Compatriotas: hoy los pro aborto nos dicen que en Chile esos abortos ocultos son 160.000, cifra absolutamente descabellada y terrorífica, inventada a favor de su legalización, ya que esa cantidad de intervenciones con seguridades sanitarias mínimas sería su argumento para convertirlas en higiénicas, baratas y seguras al amparo de la ley y en clínicas u hospitales públicos. Pero si en Chile hubiera esos 160.000 abortos clandestinos al año, la mortandad materna por esta razón sería altísima, y de hecho no lo es en absoluto. En los Estados Unidos de 1970, esa cifra de muertes fue multiplicada por ¡50! en los medios de comunicación manejados por Nathanson y Cía.: de 200 y tantos se convirtió en 10.000. ¡Había que legalizar esa quirurgia, así fuera por mentiras repetidas hasta el cansancio y por campaña del terror!

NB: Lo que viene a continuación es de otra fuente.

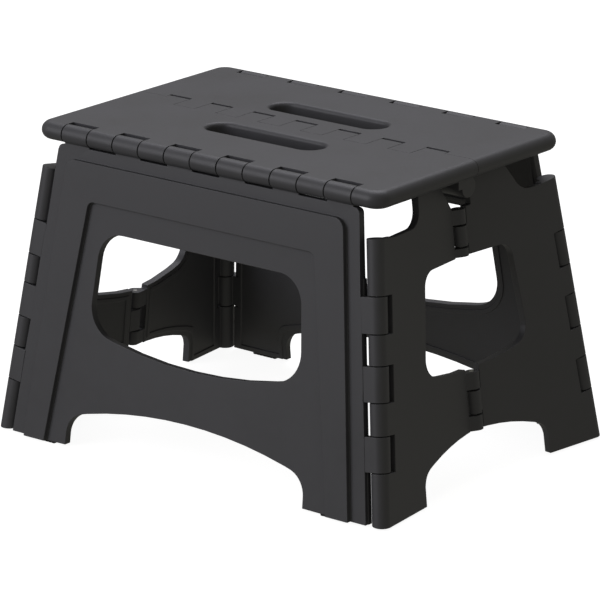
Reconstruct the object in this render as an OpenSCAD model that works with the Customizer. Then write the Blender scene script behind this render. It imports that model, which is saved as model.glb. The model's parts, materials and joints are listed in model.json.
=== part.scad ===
// Folding step stool: eight moulded plastic panels joined by knuckle hinges.
// The top splits along its middle, each end splits down its middle, and the
// whole stool folds flat: the top rises in the middle and the ends fold inward.
// Frame: +Z up, X along the handle slots, origin on the floor under the middle.

/* [Overall size] */
// Height of the top surface above the floor
stool_h = 220; // [210:1:240]
// Length of the top along the handle slots
top_l = 300; // [296:1:308]
// Width of the top across its fold
top_w = 200; // [190:1:210]
// Corner hinge line to corner hinge line at the floor, along X
corner_span = 329; // [327:1:335]

/* [Panel angles] */
// Lean of the two leg panels from upright
leg_tilt = 7.25; // [6:0.25:8]
// Lean of the corner hinge lines within the leg panels
corner_lean = 7.05; // [6.5:0.05:7.5]
// Angle between a leg panel and an end panel when open
end_turn = 84; // [82:0.5:86]

/* [Top] */
// Depth of the top, from its surface to the rim's lower edge
top_depth = 12.5; // [12:0.5:14]
// Thickness of the top's skin
top_skin = 3.5; // [3:0.1:4]
// Corner radius of the top in plan
top_corner_r = 12; // [9:1:15]
// Handle slot length
slot_l = 98; // [80:1:104]
// Handle slot width
slot_w = 21; // [18:1:24]
// Distance of each handle slot from the middle fold
slot_y = 34; // [30:1:36]
// Rounding of the handle slot's upper edge
slot_round = 3; // [2:0.5:3.5]

/* [Leg and end panels] */
// Depth of a leg or end panel, which is also the corner barrel's radius
panel_d = 6.5; // [6:0.1:7]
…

En fin, para hacer corto un cuento largo, la empresa de Nathanson convenció a la opinión pública de que sólo los mismos abortos clandestinos que ya había —ni uno más— serían los abortos ahora higiénicos e inofensivos si se legalizaban. Pero el número de abortos (ya legales) aumentó en un 1.500% al cabo de pocos años, y es lo que casi siempre ha ocurrido, ciento por ciento más o menos, en el resto de mundo donde el aborto es legal: pues legal significa bendecido por las autoridades públicas y rodeado de respetabilidad moral; luego esa escalada de 1.500%... ¡era que no!, como dicen los niños. El otro gran lavado de cerebro consistió en convencer al país de que quienes se oponían a la ley de aborto eran sólo las jerarquías católicas, ya ni siquiera los fieles. Obispos malos, ugh, no querer progreso progresista, ufh.
¿Cómo llegó Nathanson a confesar la suciedad de sus métodos y a convertirse en un campeón pro vida? No por conversión religiosa, sino porque encabezó desde 1973 una gran investigación de fetología en Nueva York. Entonces se rindió a la evidencia científica: la vida humana comienza en la concepción. Primero tuvo el valor de retractarse; después se acercó a la religión, y por último —16 años más tarde— se hizo católico. Llegó al bautismo por la fetología.
Si, contra toda evidencia científica, el embrión se considera «un montón de células», como un tumor canceroso o un órgano gangrenado, se están minando las bases mismas de la civilización. ¡Viva Hipócrates, viva Nathanson, viva la vida que algunos entre nosotros quieren segar en el seno materno!